Eigentlich,
so dachte man, ist über Tracy Chapman längst alles gesagt
und geschrieben worden: Begnadete Songwriterin, eine charismatische
Stimme, die nur von einer Gitarre begleitet emotionale Gefühlswallungen
produziert; außerdem die Texte, politisch engagiert, leidenschaftlich,
poetisch ... - Mit Zuschreibungen wie diesen ließen sich alle
früheren und wahrscheinlich auch alle künftigen Alben erklären,
so dachte man ...
Und
tatsächlich, auch für "Let it rain", ihr neues
Studioalbum, treffen diese Attribute zu, manche vielleicht mehr denn
je, denn Tracy Chapman hat ihre Erfahrungen stets in Musik umzusetzen
gewusst, sie ist spürbar gereift, sogar ihre Stimme hat nochmal
zugelegt, ist über die Jahre tiefer und fester geworden: Tracy
Chapman hat Soul.
Zwar
lässt sie sich den Blick nicht verstellen, voller Sarkasmus besingt
sie beispielsweise den Alltag der Mediengesellschaft, bei der Wünsche
und Bedürfnisse der Menschen nur noch "in Sitcom-Dialogen
und Werbeslogans" vorkommen ("Hard wired"), Ungerechtigkeit
in allen Facetten bleibt ihr beherrschendes Thema, doch der Grundton
der Musik ist warm und weich, für ihre Verhältnisse manchmal
geradezu fröhlich.
Sie
hat den Rhythmus für sich entdeckt, ihre Lieder haben jetzt erkennbare
Takte, manchmal sogar gegenläufige Beats, und sie arbeitet auf
"Let it rain" mit auffallend vielen unterschiedlichen Instrumenten,
als suche sie gezielt die Abwechslung: mit Erfolg.
Eine
einzelne Geige, eine verhaltene Oboe oder Klarinette, ein Vibraphon,
Akkordeon, ein bedrohlich wummernder Bass ("In the dark")

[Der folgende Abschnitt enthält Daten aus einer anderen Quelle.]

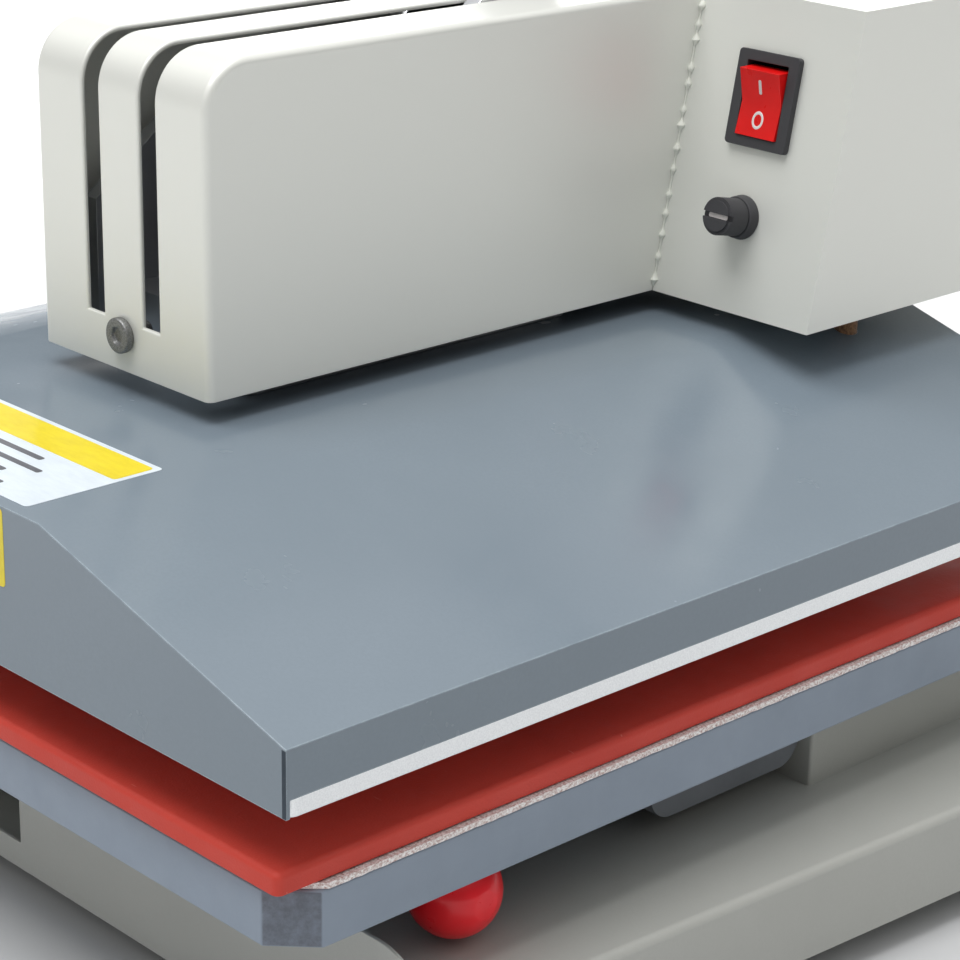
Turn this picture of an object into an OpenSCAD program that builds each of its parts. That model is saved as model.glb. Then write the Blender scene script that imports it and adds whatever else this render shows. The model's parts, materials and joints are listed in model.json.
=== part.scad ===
// Manual swing-away heat press for flat transfer work.
// Millimetres, +Z up, the operator stands on the -Y side.
// Origin: middle of the machine's plan outline, on the surface that it stands on.

/* [Overall] */
// Length from the hood's front face to the back edge of the base
overall_l = 540; // [520:1:600]
// Distance that the hot plate travels down to the pad
press_travel = 19; // [15:0.5:19]
// Thickness of the painted sheet steel covers
sheet_t = 1.5; // [1:0.1:2]

/* [Base] */
// Width of the base at its front edge
base_front_w = 395; // [385:1:410]
// Width of the base at its rear edge
base_rear_w = 458; // [440:1:470]
// Distance from the hood's front face back to the base's front edge
base_setback = 48.5; // [40:0.5:60]
// Height of the tray's side flanges
tray_h = 32; // [28:0.5:34]
// Width of the lips turned in under the tray
tray_lip_w = 40; // [36:1:50]
// Height of the front apron
apron_h = 51; // [46:0.5:54]
// Radius of the apron's upper corners
apron_r = 24; // [10:1:30]
// Width of the hand opening in the apron
apron_slot_w = 90; // [60:1:110]
// Height of the hand opening in the apron
apron_slot_h = 37; // [20:1:38]
// Height of a rubber foot
foot_h = 12; // [8:1:16]
// Diameter of a rubber foot
foot_d = 32; // [24:1:36]
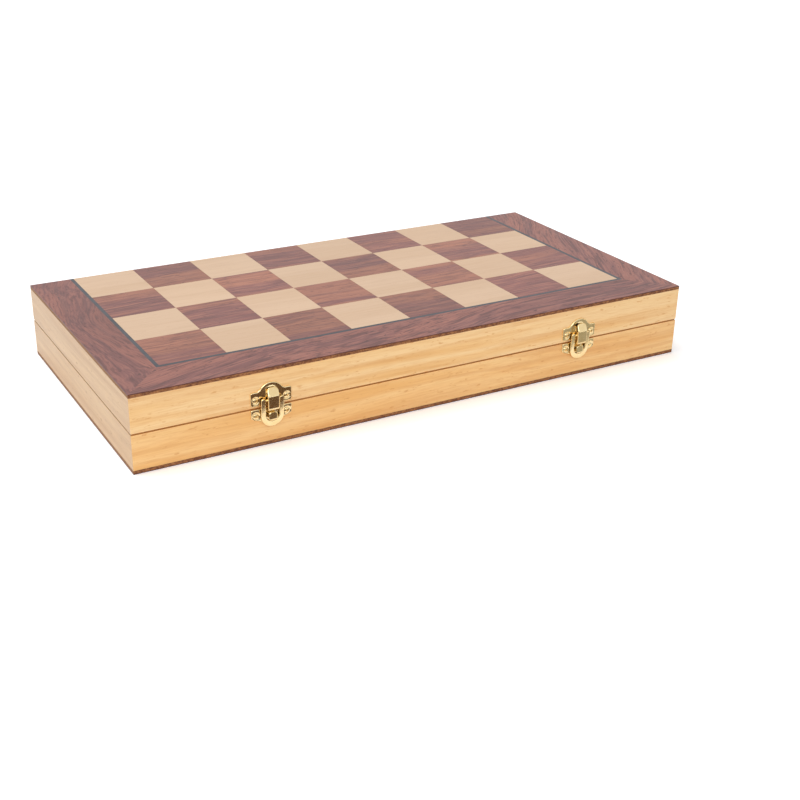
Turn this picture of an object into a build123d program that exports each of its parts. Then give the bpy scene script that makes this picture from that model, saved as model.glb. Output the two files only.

- das sind Instrumente, die man mit Tracy Chapman bislang nicht in
Verbindung gebracht hätte, doch gemeinsam mit ihrem Co-Produzenten
John Parish und den exzellenten Musikern gelingen ihr Arrangements
zwischen Blues, Gospel, Pop und Ballade, immer von klarer, reiner
Schönheit und übrigens auffällig hoher Klangqualität.
Fans
ihrer früheren Alben müssen dabei allerdings keine Angst
haben: Auf den typischen Klang ihrer Gitarre muss nicht verzichtet
werden. Bei allen Neuerungen geht Tracy Chapman, der Sensibilität
ihrer Musik entsprechend, so behutsam wie möglich vor, bleibt
ihren minimalistischen Prinzipien treu, und sich selbst sowieso.